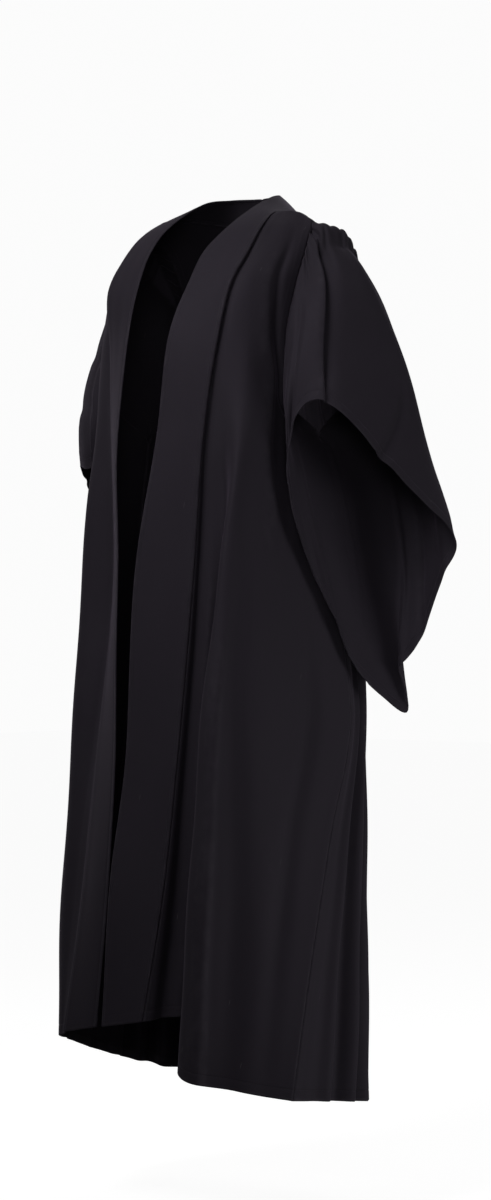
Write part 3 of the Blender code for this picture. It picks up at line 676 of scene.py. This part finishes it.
class Nodes:
    # adds nodes to one tree; an input is linked where it is a socket and set where it is a value
    def __init__(self, tree):
        self.tree = tree

    def feed(self, socket, value):
        if isinstance(value, bpy.types.NodeSocket):
            self.tree.links.new(value, socket)
        else:
            socket.default_value = value

    def put(self, kind, inputs, **settings):
        node = self.tree.nodes.new("ShaderNode" + kind)
        for label, value in settings.items():
            setattr(node, label, value)
        for label, value in inputs.items():
            self.feed(node.inputs[label], value)
        return node

    def calc(self, operation, *values):
        return self.put("Math", dict(enumerate(values)), operation=operation).outputs[0]

    def plus(self, first, second):
        return self.calc("ADD", first, second)

    def minus(self, first, second):
        return self.calc("SUBTRACT", first, second)

    def times(self, first, second):
        return self.calc("MULTIPLY", first, second)

    def over(self, first, second):
        return self.calc("DIVIDE", first, second)

    def ramp(self, value, low, high):
        # an S from 0 at low to 1 at high, level outside them
        return self.put("MapRange", {"Value": value, "From Min": low, "From Max": high},
                        interpolation_type="SMOOTHSTEP").outputs["Result"]

    def mix(self, share, first, second):
        return self.put("Mix", {0: share, 6: first, 7: second}, data_type="RGBA").outputs[2]

    def noise(self, vector, scale, detail, rough, **settings):
        return self.put("TexNoise", {"Vector": vector, "Scale": scale, "Detail": detail, "Roughness": rough},
                        **settings).outputs[0]


def effectGroup(name, given, made):
    # a group with its named sockets: a vector where no value is given, else a number
    group = bpy.data.node_groups.new(name, "ShaderNodeTree")
    for label, value in given.items():
        kind = "NodeSocketVector" if value is None else "NodeSocketFloat"
        socket = group.interface.new_socket(label, in_out="INPUT", socket_type=kind)
        if value is not None:
            socket.default_value = value
    for label in made:
        group.interface.new_socket(label, in_out="OUTPUT", socket_type="NodeSocketFloat")
    return Nodes(group), group.nodes.new("NodeGroupInput").outputs, group.nodes.new("NodeGroupOutput").inputs


weave = {
    "rib": 0.35, "single": 0.15,                     # how high the diagonal ribs and the single threads stand
    "streaks": ((1400.0, 26.0, 1.0), (30.0, 1500.0, 1.0)),       # scales of the slubs down and across
}


def makeTwill():
    # height: diagonal ribs crossed by single threads; tone: slubs, long thin streaks along both threads
    n, given, made = effectGroup("twillWeave", {"Cloth Map": None, "Thread": 0.0005, "Streaks": 0.5},
                                 ("Height", "Tone"))
    thread = n.put("CombineXYZ", {"X": given["Thread"], "Y": given["Thread"], "Z": 1.0}).outputs[0]
    threads = n.put("VectorMath", {0: given["Cloth Map"], 1: thread}, operation="DIVIDE").outputs[0]
    apart = n.put("SeparateXYZ", {0: threads}).outputs
    rib = n.calc("SINE", n.times(n.plus(apart["X"], apart["Y"]), np.pi / 2))
    single = n.calc("SINE", n.times(apart["Y"], 2 * np.pi))
    n.feed(made["Height"], n.plus(n.plus(n.times(rib, weave["rib"]), n.times(single, weave["single"])), 0.5))
    streaks = []
    for scale in weave["streaks"]:
        along = n.put("Mapping", {"Vector": given["Cloth Map"], "Scale": scale}, vector_type="POINT").outputs[0]
        streaks.append(n.noise(along, 1.0, 2.0, 0.5, noise_dimensions="2D"))
    n.feed(made["Tone"], n.plus(n.times(n.minus(n.plus(*streaks), 1.0), given["Streaks"]), 0.5))
    return n.tree


wearAndShadingSizes = {
    "crest": (0.6, 3.0), "crestHighlightShare": 0.55,         # mm of rise over which a crest is lightened, a painted highlight, and how much
    "hollow": (-0.5, -4.0),                          # mm of fall over which a trough is darkened: painted shade
    "patches": (0.36, 0.68), "patchScale": 55.0,
}


def makeWearAndShading():
    # first output: worn close to an edge or seam, with a painted highlight on crests, broken up by noise; second
    # output: painted shade down in the troughs
    n, given, made = effectGroup("wearAndPaintedShading", {"Place": None, "Edge": 1.0, "Rise": 0.0, "Reach": 0.005},
                                 ("Edge Wear And Crest Highlight", "Hollow"))
    near = n.minus(1.0, n.ramp(n.over(given["Edge"], given["Reach"]), 0.0, 1.0))
    crest = n.times(n.ramp(given["Rise"], *wearAndShadingSizes["crest"]), wearAndShadingSizes["crestHighlightShare"])
    patches = n.ramp(n.noise(given["Place"], wearAndShadingSizes["patchScale"], 4.0, 0.6), *wearAndShadingSizes["patches"])
    n.feed(made["Edge Wear And Crest Highlight"], n.times(n.calc("MAXIMUM", near, crest), patches))
    n.feed(made["Hollow"], n.ramp(given["Rise"], *wearAndShadingSizes["hollow"]))
    return n.tree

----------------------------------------

What you are asked to do ::
Print again each line of the listing above, exactly as it appears.

Written answer ::
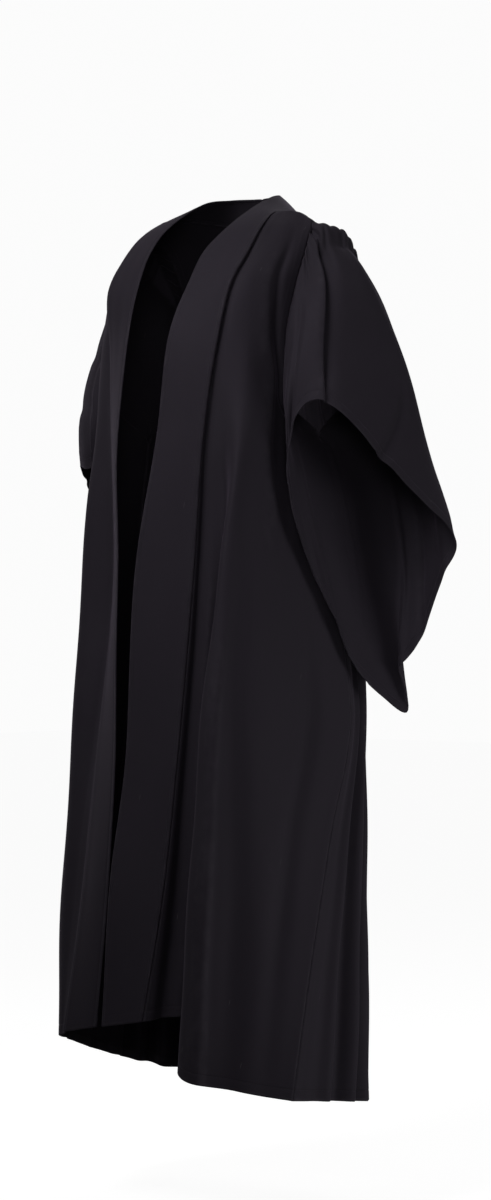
Write part 3 of the Blender code for this picture. It picks up at line 676 of scene.py. This part finishes it.
class Nodes:
    # adds nodes to one tree; an input is linked where it is a socket and set where it is a value
    def __init__(self, tree):
        self.tree = tree

    def feed(self, socket, value):
        if isinstance(value, bpy.types.NodeSocket):
            self.tree.links.new(value, socket)
        else:
            socket.default_value = value

    def put(self, kind, inputs, **settings):
        node = self.tree.nodes.new("ShaderNode" + kind)
        for label, value in settings.items():
            setattr(node, label, value)
        for label, value in inputs.items():
            self.feed(node.inputs[label], value)
        return node

    def calc(self, operation, *values):
        return self.put("Math", dict(enumerate(values)), operation=operation).outputs[0]

    def plus(self, first, second):
        return self.calc("ADD", first, second)

    def minus(self, first, second):
        return self.calc("SUBTRACT", first, second)

    def times(self, first, second):
        return self.calc("MULTIPLY", first, second)

    def over(self, first, second):
        return self.calc("DIVIDE", first, second)

    def ramp(self, value, low, high):
        # an S from 0 at low to 1 at high, level outside them
        return self.put("MapRange", {"Value": value, "From Min": low, "From Max": high},
                        interpolation_type="SMOOTHSTEP").outputs["Result"]

    def mix(self, share, first, second):
        return self.put("Mix", {0: share, 6: first, 7: second}, data_type="RGBA").outputs[2]

    def noise(self, vector, scale, detail, rough, **settings):
        return self.put("TexNoise", {"Vector": vector, "Scale": scale, "Detail": detail, "Roughness": rough},
                        **settings).outputs[0]


def effectGroup(name, given, made):
    # a group with its named sockets: a vector where no value is given, else a number
    group = bpy.data.node_groups.new(name, "ShaderNodeTree")
    for label, value in given.items():
        kind = "NodeSocketVector" if value is None else "NodeSocketFloat"
        socket = group.interface.new_socket(label, in_out="INPUT", socket_type=kind)
        if value is not None:
            socket.default_value = value
    for label in made:
        group.interface.new_socket(label, in_out="OUTPUT", socket_type="NodeSocketFloat")
    return Nodes(group), group.nodes.new("NodeGroupInput").outputs, group.nodes.new("NodeGroupOutput").inputs


weave = {
    "rib": 0.35, "single": 0.15,                     # how high the diagonal ribs and the single threads stand
    "streaks": ((1400.0, 26.0, 1.0), (30.0, 1500.0, 1.0)),       # scales of the slubs down and across
}


def makeTwill():
    # height: diagonal ribs crossed by single threads; tone: slubs, long thin streaks along both threads
    n, given, made = effectGroup("twillWeave", {"Cloth Map": None, "Thread": 0.0005, "Streaks": 0.5},
                                 ("Height", "Tone"))
    thread = n.put("CombineXYZ", {"X": given["Thread"], "Y": given["Thread"], "Z": 1.0}).outputs[0]
    threads = n.put("VectorMath", {0: given["Cloth Map"], 1: thread}, operation="DIVIDE").outputs[0]
    apart = n.put("SeparateXYZ", {0: threads}).outputs
    rib = n.calc("SINE", n.times(n.plus(apart["X"], apart["Y"]), np.pi / 2))
    single = n.calc("SINE", n.times(apart["Y"], 2 * np.pi))
    n.feed(made["Height"], n.plus(n.plus(n.times(rib, weave["rib"]), n.times(single, weave["single"])), 0.5))
    streaks = []
    for scale in weave["streaks"]:
        along = n.put("Mapping", {"Vector": given["Cloth Map"], "Scale": scale}, vector_type="POINT").outputs[0]
        streaks.append(n.noise(along, 1.0, 2.0, 0.5, noise_dimensions="2D"))
    n.feed(made["Tone"], n.plus(n.times(n.minus(n.plus(*streaks), 1.0), given["Streaks"]), 0.5))
    return n.tree


wearAndShadingSizes = {
    "crest": (0.6, 3.0), "crestHighlightShare": 0.55,         # mm of rise over which a crest is lightened, a painted highlight, and how much
    "hollow": (-0.5, -4.0),                          # mm of fall over which a trough is darkened: painted shade
    "patches": (0.36, 0.68), "patchScale": 55.0,
}


def makeWearAndShading():
    # first output: worn close to an edge or seam, with a painted highlight on crests, broken up by noise; second
    # output: painted shade down in the troughs
    n, given, made = effectGroup("wearAndPaintedShading", {"Place": None, "Edge": 1.0, "Rise": 0.0, "Reach": 0.005},
                                 ("Edge Wear And Crest Highlight", "Hollow"))
    near = n.minus(1.0, n.ramp(n.over(given["Edge"], given["Reach"]), 0.0, 1.0))
    crest = n.times(n.ramp(given["Rise"], *wearAndShadingSizes["crest"]), wearAndShadingSizes["crestHighlightShare"])
    patches = n.ramp(n.noise(given["Place"], wearAndShadingSizes["patchScale"], 4.0, 0.6), *wearAndShadingSizes["patches"])
    n.feed(made["Edge Wear And Crest Highlight"], n.times(n.calc("MAXIMUM", near, crest), patches))
    n.feed(made["Hollow"], n.ramp(given["Rise"], *wearAndShadingSizes["hollow"]))
    return n.tree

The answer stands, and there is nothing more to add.